SOURCE MATERIAL —
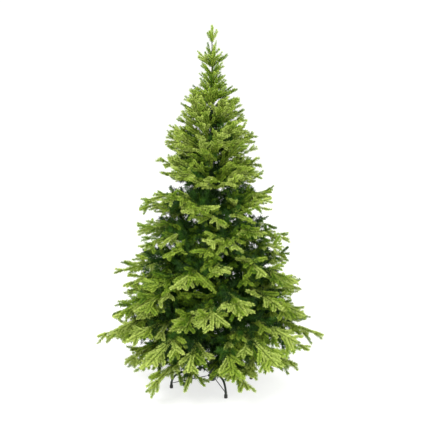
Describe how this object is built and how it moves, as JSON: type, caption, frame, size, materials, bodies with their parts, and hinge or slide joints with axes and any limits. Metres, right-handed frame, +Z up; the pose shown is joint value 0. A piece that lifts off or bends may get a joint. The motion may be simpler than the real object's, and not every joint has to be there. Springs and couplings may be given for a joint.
{
  "type": "artificial christmas tree",
  "caption": "Tall conical artificial fir tree: a steel pole with tiers of hinged branches of green needles, on a folding metal stand with curved legs.",
  "frame": {"origin": "on the floor, on the pole's axis", "axes": "+Z up along the pole, -Y the side that the picture shows, +X the picture's right"},
  "size_m": [1.3932, 1.2376, 2.2],
  "materials": {
    "needles": "satin plastic needles, bright yellow-green outside and dark green inside",
    "pole_paint": "dark green powder coat",
    "stand_paint": "satin green-black powder coat",
    "rubber": "matt"
  },
  "bodies": {
    "root": {"leader": "needles", "pole": "pole_paint", "stand_brace_1": "stand_paint", "stand_brace_2": "stand_paint", "stand_brace_3": "stand_paint", "stand_brace_4": "stand_paint", "stand_foot_1": "rubber", "stand_foot_2": "rubber", "stand_foot_3": "rubber", "stand_foot_4": "rubber", "stand_leg_1": "stand_paint", "stand_leg_2": "stand_paint", "stand_leg_3": "stand_paint", "stand_leg_4": "stand_paint", "stand_socket": "stand_paint", "tier_1_branch_1": "needles", "tier_1_branch_2": "needles", "tier_1_branch_3": "needles", "tier_1_branch_4": "needles", "tier_1_branch_5": "needles", "tier_1_branch_6": "needles", "tier_2_branch_1": "needles", "tier_2_branch_2": "needles", "tier_2_branch_3": "needles", "tier_2_branch_4": "needles", "tier_2_branch_5": "needles", "tier_2_branch_6": "needles", "tier_3_branch_1": "needles", "tier_3_branch_2": "needles", "tier_3_branch_3": "needles", "tier_3_branch_4": "needles", "tier_3_branch_5": "needles", "tier_3_branch_6": "needles", "tier_4_branch_1": "needles", "tier_4_branch_2": "needles", "tier_4_branch_3": "needles", "tier_4_branch_4": "needles", "tier_4_branch_5": "needles", "tier_5_branch_1": "needles", "tier_5_branch_2": "needles", "tier_5_branch_3": "needles", "tier_5_branch_4": "needles", "tier_5_branch_5": "needles", "tier_6_branch_1": "needles", "tier_6_branch_2": "needles", "tier_6_branch_3": "needles", "tier_6_branch_4": "needles", "tier_6_branch_5": "needles", "tier_7_branch_1": "needles", "tier_7_branch_2": "needles", "tier_7_branch_3": "needles", "tier_7_branch_4": "needles", "tier_8_branch_1": "needles", "tier_8_branch_2": "needles", "tier_8_branch_3": "needles", "tier_8_branch_4": "needles", "tier_9_branch_1": "needles", "tier_9_branch_2": "needles", "tier_9_branch_3": "needles", "tier_9_branch_4": "needles"}
  },
  "joints": []
}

PROBLEM DESCRIPTION —
Extract the data in full. Keep it word for word.

ANSWER FOR THIS EXERCISE —
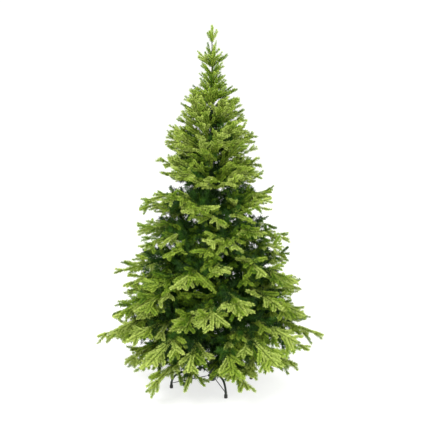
Describe how this object is built and how it moves, as JSON: type, caption, frame, size, materials, bodies with their parts, and hinge or slide joints with axes and any limits. Metres, right-handed frame, +Z up; the pose shown is joint value 0. A piece that lifts off or bends may get a joint. The motion may be simpler than the real object's, and not every joint has to be there. Springs and couplings may be given for a joint.
{
  "type": "artificial christmas tree",
  "caption": "Tall conical artificial fir tree: a steel pole with tiers of hinged branches of green needles, on a folding metal stand with curved legs.",
  "frame": {"origin": "on the floor, on the pole's axis", "axes": "+Z up along the pole, -Y the side that the picture shows, +X the picture's right"},
  "size_m": [1.3932, 1.2376, 2.2],
  "materials": {
    "needles": "satin plastic needles, bright yellow-green outside and dark green inside",
    "pole_paint": "dark green powder coat",
    "stand_paint": "satin green-black powder coat",
    "rubber": "matt"
  },
  "bodies": {
    "root": {"leader": "needles", "pole": "pole_paint", "stand_brace_1": "stand_paint", "stand_brace_2": "stand_paint", "stand_brace_3": "stand_paint", "stand_brace_4": "stand_paint", "stand_foot_1": "rubber", "stand_foot_2": "rubber", "stand_foot_3": "rubber", "stand_foot_4": "rubber", "stand_leg_1": "stand_paint", "stand_leg_2": "stand_paint", "stand_leg_3": "stand_paint", "stand_leg_4": "stand_paint", "stand_socket": "stand_paint", "tier_1_branch_1": "needles", "tier_1_branch_2": "needles", "tier_1_branch_3": "needles", "tier_1_branch_4": "needles", "tier_1_branch_5": "needles", "tier_1_branch_6": "needles", "tier_2_branch_1": "needles", "tier_2_branch_2": "needles", "tier_2_branch_3": "needles", "tier_2_branch_4": "needles", "tier_2_branch_5": "needles", "tier_2_branch_6": "needles", "tier_3_branch_1": "needles", "tier_3_branch_2": "needles", "tier_3_branch_3": "needles", "tier_3_branch_4": "needles", "tier_3_branch_5": "needles", "tier_3_branch_6": "needles", "tier_4_branch_1": "needles", "tier_4_branch_2": "needles", "tier_4_branch_3": "needles", "tier_4_branch_4": "needles", "tier_4_branch_5": "needles", "tier_5_branch_1": "needles", "tier_5_branch_2": "needles", "tier_5_branch_3": "needles", "tier_5_branch_4": "needles", "tier_5_branch_5": "needles", "tier_6_branch_1": "needles", "tier_6_branch_2": "needles", "tier_6_branch_3": "needles", "tier_6_branch_4": "needles", "tier_6_branch_5": "needles", "tier_7_branch_1": "needles", "tier_7_branch_2": "needles", "tier_7_branch_3": "needles", "tier_7_branch_4": "needles", "tier_8_branch_1": "needles", "tier_8_branch_2": "needles", "tier_8_branch_3": "needles", "tier_8_branch_4": "needles", "tier_9_branch_1": "needles", "tier_9_branch_2": "needles", "tier_9_branch_3": "needles", "tier_9_branch_4": "needles"}
  },
  "joints": []
}